Leading Conservative politicians are pointing the finger of blame for the recent nationwide riots following the Southport stabbings at Nigel Farage in a bid to distract from their own failed records on migration. That, according to Reform (and former Conservative) MP Lee Anderson.
Anderson was hitting back against Tom Tugendhat, frontrunner in the Tory leadership race, who said on Tuesday that Farage acted in a “deeply irresponsible and dangerous” manner when he asked “whether the truth is being withheld from us” concerning the Southport attacker. Farage, along with his party, has condemned the violence of the riots.
Other senior Conservatives have claimed the Reform leader “whipped up” riots which quickly spread across the country following the stabbing, although he insists it was “quite legitimate to ask questions” about the incident.

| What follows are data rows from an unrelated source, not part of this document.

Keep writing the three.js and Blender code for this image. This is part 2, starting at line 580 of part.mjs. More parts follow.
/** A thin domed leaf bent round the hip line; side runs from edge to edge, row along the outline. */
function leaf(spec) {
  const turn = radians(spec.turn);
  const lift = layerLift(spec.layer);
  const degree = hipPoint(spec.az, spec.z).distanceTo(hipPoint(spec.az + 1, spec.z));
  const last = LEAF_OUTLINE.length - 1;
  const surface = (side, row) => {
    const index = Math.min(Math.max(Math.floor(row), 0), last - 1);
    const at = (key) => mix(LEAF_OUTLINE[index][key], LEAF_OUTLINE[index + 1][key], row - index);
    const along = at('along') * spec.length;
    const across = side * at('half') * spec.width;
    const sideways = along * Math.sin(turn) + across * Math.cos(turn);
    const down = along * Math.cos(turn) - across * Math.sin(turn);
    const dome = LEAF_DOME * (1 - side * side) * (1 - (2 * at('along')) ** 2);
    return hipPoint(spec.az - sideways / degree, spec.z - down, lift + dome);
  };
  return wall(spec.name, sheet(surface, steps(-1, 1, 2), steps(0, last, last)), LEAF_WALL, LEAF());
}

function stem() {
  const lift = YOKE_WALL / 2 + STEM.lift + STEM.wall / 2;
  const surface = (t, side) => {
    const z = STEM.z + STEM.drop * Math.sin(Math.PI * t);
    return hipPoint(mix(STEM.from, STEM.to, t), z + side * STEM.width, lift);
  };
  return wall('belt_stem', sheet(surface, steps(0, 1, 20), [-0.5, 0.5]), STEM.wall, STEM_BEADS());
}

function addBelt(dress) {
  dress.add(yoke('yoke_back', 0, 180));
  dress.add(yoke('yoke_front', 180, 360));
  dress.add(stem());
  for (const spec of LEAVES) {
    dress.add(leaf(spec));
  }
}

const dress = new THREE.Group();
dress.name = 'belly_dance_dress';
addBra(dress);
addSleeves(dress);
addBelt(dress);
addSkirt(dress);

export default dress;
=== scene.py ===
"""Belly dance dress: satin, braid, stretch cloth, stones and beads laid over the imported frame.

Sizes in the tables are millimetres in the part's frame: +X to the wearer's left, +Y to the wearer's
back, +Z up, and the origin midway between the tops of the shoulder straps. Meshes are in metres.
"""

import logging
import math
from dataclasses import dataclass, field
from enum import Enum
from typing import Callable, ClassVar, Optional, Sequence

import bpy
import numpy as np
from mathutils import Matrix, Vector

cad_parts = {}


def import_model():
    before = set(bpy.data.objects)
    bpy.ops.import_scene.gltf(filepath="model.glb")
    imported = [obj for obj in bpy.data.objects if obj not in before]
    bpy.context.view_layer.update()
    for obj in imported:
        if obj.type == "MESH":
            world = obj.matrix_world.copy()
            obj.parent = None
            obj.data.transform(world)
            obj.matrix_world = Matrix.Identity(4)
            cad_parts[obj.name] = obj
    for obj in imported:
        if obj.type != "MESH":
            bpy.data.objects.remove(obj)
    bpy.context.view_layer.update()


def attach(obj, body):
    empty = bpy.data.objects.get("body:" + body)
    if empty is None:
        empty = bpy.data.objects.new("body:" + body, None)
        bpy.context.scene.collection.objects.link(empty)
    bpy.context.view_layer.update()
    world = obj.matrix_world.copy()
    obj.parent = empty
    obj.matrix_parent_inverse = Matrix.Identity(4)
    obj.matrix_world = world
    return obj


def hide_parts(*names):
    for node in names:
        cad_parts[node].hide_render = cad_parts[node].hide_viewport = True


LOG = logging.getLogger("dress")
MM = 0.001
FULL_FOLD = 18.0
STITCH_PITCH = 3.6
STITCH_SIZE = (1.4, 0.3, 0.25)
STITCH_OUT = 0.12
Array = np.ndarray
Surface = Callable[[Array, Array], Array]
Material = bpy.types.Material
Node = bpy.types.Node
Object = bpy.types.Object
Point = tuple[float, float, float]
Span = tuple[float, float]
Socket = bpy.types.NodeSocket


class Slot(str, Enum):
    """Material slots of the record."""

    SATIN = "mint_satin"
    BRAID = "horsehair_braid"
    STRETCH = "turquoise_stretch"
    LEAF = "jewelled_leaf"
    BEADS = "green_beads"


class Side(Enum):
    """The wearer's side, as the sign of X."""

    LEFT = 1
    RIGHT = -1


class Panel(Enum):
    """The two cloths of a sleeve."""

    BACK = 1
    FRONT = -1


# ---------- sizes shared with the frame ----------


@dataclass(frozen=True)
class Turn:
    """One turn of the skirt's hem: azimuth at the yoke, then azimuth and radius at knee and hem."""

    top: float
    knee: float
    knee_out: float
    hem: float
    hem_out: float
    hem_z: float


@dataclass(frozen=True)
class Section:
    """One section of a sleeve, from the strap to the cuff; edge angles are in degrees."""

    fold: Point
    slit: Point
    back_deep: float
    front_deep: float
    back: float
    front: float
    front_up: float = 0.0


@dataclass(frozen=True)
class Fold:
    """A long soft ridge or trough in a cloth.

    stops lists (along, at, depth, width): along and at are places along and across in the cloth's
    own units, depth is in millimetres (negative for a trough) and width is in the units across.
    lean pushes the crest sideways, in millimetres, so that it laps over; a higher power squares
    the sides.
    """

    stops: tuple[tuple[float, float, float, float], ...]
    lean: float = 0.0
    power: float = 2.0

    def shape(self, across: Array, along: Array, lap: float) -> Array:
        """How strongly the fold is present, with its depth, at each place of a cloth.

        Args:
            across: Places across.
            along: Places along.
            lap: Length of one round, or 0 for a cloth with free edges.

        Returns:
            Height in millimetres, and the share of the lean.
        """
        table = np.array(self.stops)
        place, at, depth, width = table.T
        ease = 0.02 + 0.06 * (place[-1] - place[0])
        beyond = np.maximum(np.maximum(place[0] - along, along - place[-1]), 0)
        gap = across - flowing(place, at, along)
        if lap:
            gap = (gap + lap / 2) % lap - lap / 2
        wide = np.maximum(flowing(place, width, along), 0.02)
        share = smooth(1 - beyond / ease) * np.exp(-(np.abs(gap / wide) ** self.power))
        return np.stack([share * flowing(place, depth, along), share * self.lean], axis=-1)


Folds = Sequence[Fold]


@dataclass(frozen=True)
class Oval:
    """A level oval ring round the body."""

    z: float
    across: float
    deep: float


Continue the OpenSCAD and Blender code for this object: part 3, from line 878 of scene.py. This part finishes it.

Anderson branded Tugendhat’s comments as an attempt to “gaslight and shift the blame from [Conservative Party] failures and broken promises over mass immigration.”
The Tories promised when elected in 2010—and kept promising until ejected from office in July this year—that they would get a grip on Britain’s ever-more-lax borders, with former prime minister David Cameron even pledging to bring migration down to the tens of thousands. In the year to mid-2023, net migration stood at an incredible 622,000, leading to the biggest population rise in three-quarters of a century.
Anderson said on August 13th that “the British public voted on four separate occasions for the Conservatives to control immigration and after each vote it got worse, not better.”
The awful riots and social unrest we have seen on our streets have been sown by years of Tory failure. Politicians like Tom Tugendhat, have failed to listen to community concerns over impacts on access to healthcare, school places and local jobs.
His comments … once again show why the Conservative Party should never be trusted again.
The Reform Chief Whip also described the Tory attempt to win back votes by attacking his insurgent party as “arrogant.”
Tugendhat, along with other Tory leadership contenders, has ruled out admitting Farage to the Conservative Party should he become the next leader of the Opposition. Farage, for his part, has said he wants “nothing to do with” the Tories.